Montague can make sense for investors who value patience, discipline, and practical property selection. In this market, small homes and manufactured homes often offer the clearest starting point because they can lower your entry cost and align better with modest local housing demand. Land may also play a role, but it usually requires more scrutiny and a longer timeline.

If you want to invest here, the biggest advantage is not chasing a trend. It is understanding the numbers, respecting the limits of a thin market, and choosing property types that fit local conditions. If you want help sorting through homes, land, or rental opportunities in Siskiyou County, Lenita Ramos can help you review the market with a local, investor-minded perspective.

FAQs

What property types make the most sense for investing in Montague, CA?

  • Small single-family homes and manufactured homes often make the most sense because they can offer lower entry prices and may align better with modest local housing demand.

What does the 96064 housing market look like for buyers and investors?

  • As of April 2026, 96064 shows a median listing price of $379,000, 131 homes for sale, 116 median days on market, a 98% sale-to-list ratio, and buyer’s market conditions.

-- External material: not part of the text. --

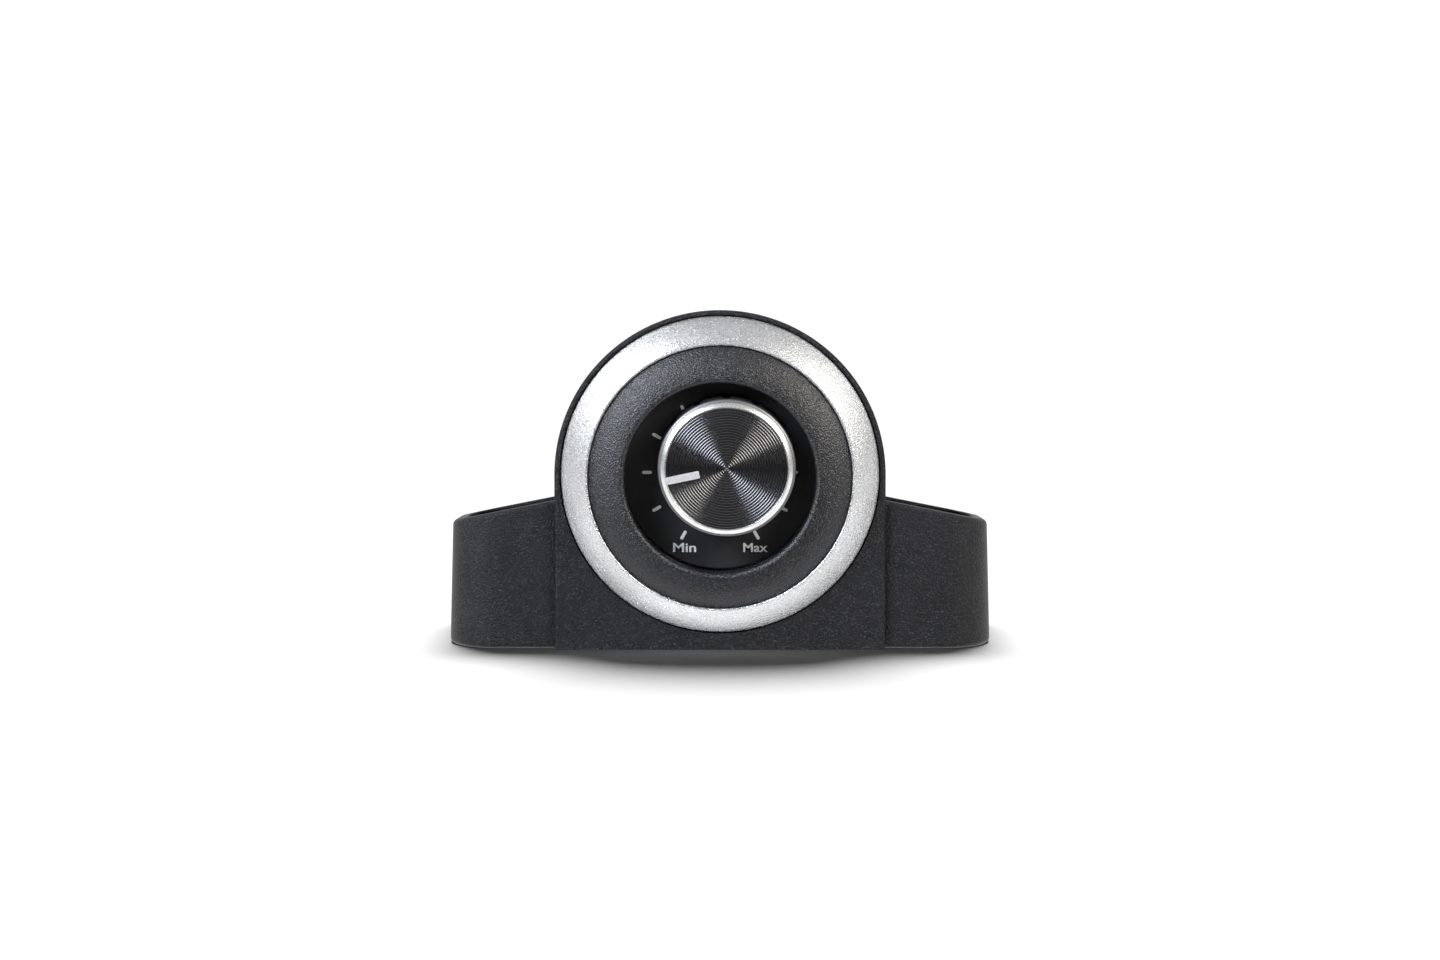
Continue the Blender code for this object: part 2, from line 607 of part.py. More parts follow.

Is rental demand strong in Montague, California?

  • Rental demand appears modest and stable rather than fast-moving, with limited active rental inventory and demand likely tied more to local households, affordability, and nearby employment.

How should you evaluate land investments in Montague?

  • You should focus on access, utilities, improvements, and entitlements, because those factors can affect value far more than acreage alone.

Are manufactured homes a good investment option in Siskiyou County?

  • They can be a useful option for some investors because they may lower entry cost and provide a practical fit for rural housing demand, but each property still needs careful review.

Why do conservative numbers matter when investing in Montague real estate?

  • Conservative assumptions matter because 96064 is a thin market with long days on market, limited rental data, and property performance that can vary widely from one listing to the next.